■ **Short problem**:
Print the listing below from its opening line through the line holding "start end width", both ends included.
-- start of Dataset excerpt --
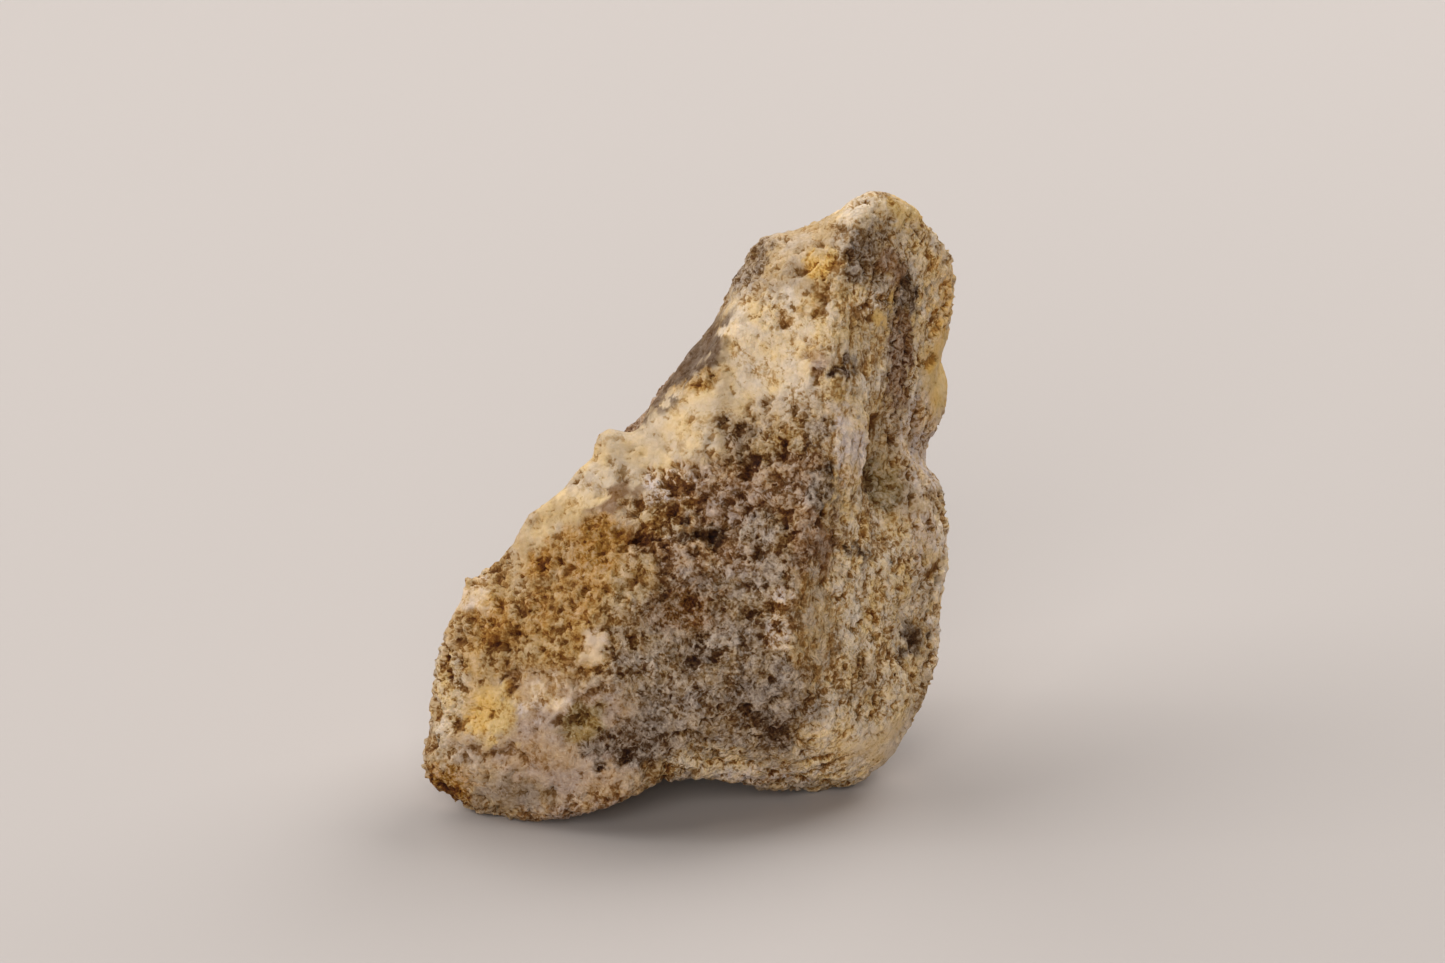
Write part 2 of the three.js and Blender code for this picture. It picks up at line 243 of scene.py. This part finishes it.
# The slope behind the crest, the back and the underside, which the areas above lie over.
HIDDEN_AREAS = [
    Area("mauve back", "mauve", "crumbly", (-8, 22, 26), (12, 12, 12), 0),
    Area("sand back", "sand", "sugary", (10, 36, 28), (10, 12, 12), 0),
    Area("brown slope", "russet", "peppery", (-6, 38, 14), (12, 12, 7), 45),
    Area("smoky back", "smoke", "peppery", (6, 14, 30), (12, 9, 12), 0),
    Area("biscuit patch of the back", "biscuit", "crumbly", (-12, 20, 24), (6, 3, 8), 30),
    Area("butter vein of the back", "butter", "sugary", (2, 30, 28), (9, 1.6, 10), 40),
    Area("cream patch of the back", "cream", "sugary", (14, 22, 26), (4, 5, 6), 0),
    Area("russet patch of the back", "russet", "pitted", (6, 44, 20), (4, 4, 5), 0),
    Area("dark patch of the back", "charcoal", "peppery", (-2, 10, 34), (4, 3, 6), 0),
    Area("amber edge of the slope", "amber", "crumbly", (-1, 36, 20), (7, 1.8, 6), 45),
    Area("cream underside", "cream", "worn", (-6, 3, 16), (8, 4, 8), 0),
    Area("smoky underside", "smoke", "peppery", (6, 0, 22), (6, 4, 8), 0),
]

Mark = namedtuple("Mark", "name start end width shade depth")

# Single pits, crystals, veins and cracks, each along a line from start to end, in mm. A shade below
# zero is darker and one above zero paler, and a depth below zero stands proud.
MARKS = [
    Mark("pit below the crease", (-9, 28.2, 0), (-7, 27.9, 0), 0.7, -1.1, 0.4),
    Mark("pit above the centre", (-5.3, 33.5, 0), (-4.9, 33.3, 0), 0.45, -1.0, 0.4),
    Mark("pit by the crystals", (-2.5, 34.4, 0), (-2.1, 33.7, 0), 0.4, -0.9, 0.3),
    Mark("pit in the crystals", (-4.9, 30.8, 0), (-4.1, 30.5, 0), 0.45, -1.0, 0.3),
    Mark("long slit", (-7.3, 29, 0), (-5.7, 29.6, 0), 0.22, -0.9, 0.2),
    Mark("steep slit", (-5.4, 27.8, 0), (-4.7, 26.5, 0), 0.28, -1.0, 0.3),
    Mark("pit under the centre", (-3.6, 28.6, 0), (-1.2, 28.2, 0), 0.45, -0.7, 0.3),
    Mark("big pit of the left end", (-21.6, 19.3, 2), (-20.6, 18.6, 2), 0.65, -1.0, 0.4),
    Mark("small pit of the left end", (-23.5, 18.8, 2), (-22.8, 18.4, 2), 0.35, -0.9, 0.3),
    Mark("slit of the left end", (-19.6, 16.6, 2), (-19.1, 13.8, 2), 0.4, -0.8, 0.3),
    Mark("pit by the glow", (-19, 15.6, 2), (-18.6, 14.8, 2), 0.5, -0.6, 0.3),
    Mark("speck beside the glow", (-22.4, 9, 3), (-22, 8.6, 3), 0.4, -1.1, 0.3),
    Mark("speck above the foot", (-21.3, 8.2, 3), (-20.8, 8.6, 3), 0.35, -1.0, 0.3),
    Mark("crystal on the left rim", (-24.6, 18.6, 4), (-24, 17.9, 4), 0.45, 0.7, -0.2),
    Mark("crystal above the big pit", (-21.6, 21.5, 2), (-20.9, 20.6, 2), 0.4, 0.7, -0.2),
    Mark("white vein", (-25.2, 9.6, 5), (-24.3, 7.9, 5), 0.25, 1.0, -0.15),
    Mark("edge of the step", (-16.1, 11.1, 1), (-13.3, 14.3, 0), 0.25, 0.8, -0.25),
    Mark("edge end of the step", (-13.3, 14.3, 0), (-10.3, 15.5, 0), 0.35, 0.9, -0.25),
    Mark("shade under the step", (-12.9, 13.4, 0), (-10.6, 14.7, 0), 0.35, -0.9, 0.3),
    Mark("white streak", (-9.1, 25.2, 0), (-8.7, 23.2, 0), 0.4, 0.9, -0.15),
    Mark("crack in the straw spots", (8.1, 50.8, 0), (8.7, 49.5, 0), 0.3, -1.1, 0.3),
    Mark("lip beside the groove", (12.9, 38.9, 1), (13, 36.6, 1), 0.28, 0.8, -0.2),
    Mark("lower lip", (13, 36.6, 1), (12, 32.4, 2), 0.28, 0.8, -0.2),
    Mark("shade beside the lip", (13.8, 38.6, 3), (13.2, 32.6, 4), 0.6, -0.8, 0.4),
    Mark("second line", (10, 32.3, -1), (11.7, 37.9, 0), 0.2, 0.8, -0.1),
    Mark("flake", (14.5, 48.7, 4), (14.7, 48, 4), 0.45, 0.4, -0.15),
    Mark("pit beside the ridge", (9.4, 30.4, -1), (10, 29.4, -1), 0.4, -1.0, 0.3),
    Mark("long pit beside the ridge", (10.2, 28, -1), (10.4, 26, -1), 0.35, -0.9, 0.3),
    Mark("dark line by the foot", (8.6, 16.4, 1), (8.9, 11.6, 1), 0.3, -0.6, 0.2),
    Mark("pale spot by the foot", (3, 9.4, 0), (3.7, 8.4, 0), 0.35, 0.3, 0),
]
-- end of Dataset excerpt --
■ **Finished answer**:
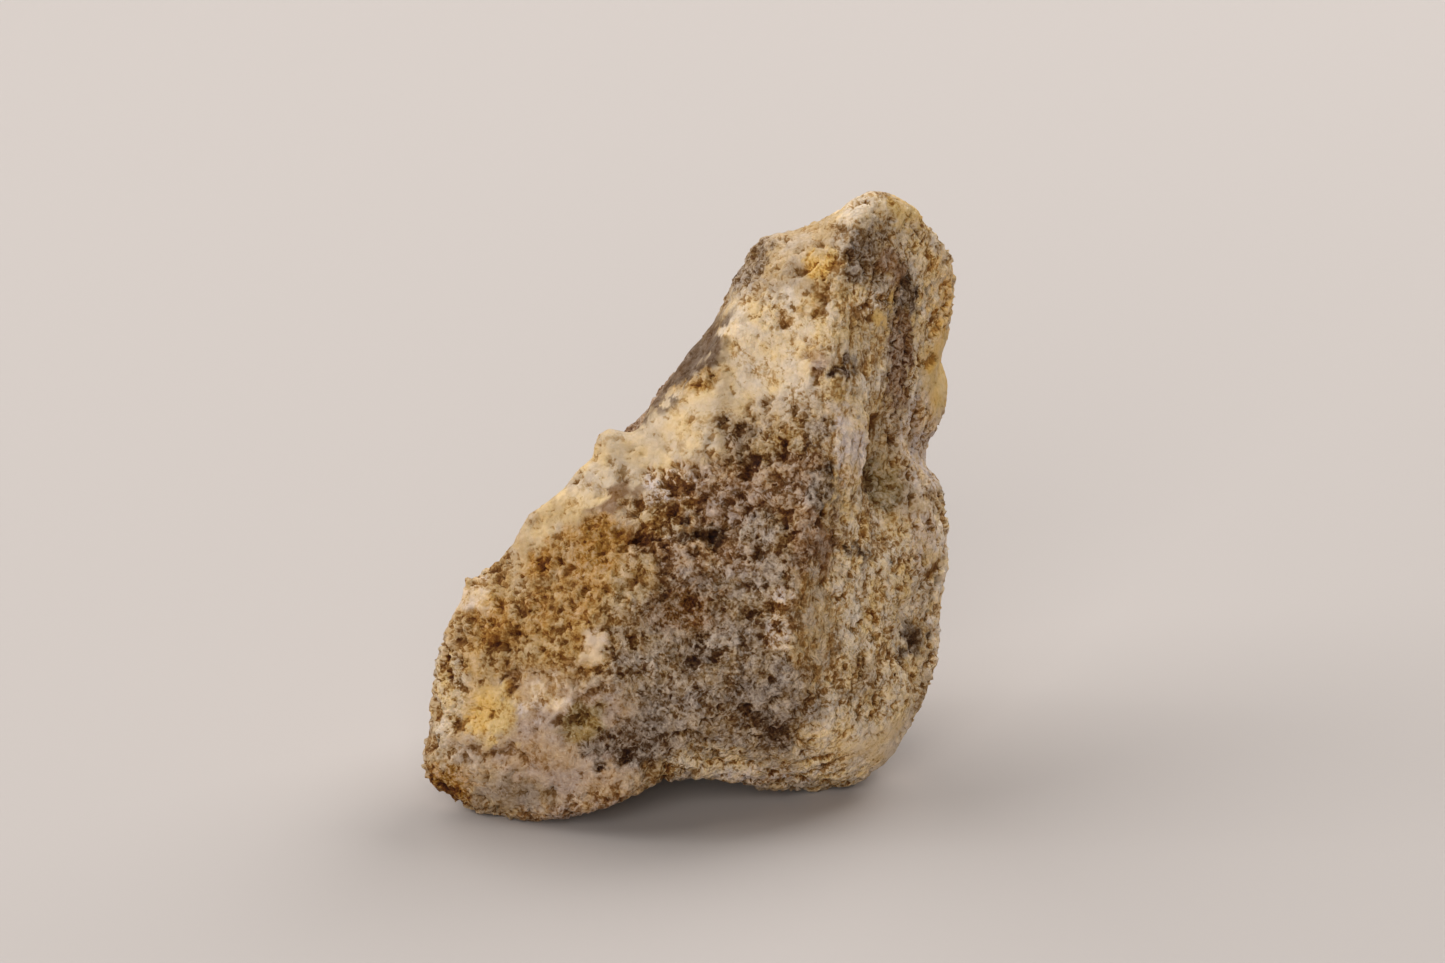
Write part 2 of the three.js and Blender code for this picture. It picks up at line 243 of scene.py. This part finishes it.
# The slope behind the crest, the back and the underside, which the areas above lie over.
HIDDEN_AREAS = [
    Area("mauve back", "mauve", "crumbly", (-8, 22, 26), (12, 12, 12), 0),
    Area("sand back", "sand", "sugary", (10, 36, 28), (10, 12, 12), 0),
    Area("brown slope", "russet", "peppery", (-6, 38, 14), (12, 12, 7), 45),
    Area("smoky back", "smoke", "peppery", (6, 14, 30), (12, 9, 12), 0),
    Area("biscuit patch of the back", "biscuit", "crumbly", (-12, 20, 24), (6, 3, 8), 30),
    Area("butter vein of the back", "butter", "sugary", (2, 30, 28), (9, 1.6, 10), 40),
    Area("cream patch of the back", "cream", "sugary", (14, 22, 26), (4, 5, 6), 0),
    Area("russet patch of the back", "russet", "pitted", (6, 44, 20), (4, 4, 5), 0),
    Area("dark patch of the back", "charcoal", "peppery", (-2, 10, 34), (4, 3, 6), 0),
    Area("amber edge of the slope", "amber", "crumbly", (-1, 36, 20), (7, 1.8, 6), 45),
    Area("cream underside", "cream", "worn", (-6, 3, 16), (8, 4, 8), 0),
    Area("smoky underside", "smoke", "peppery", (6, 0, 22), (6, 4, 8), 0),
]

Mark = namedtuple("Mark", "name start end width shade depth")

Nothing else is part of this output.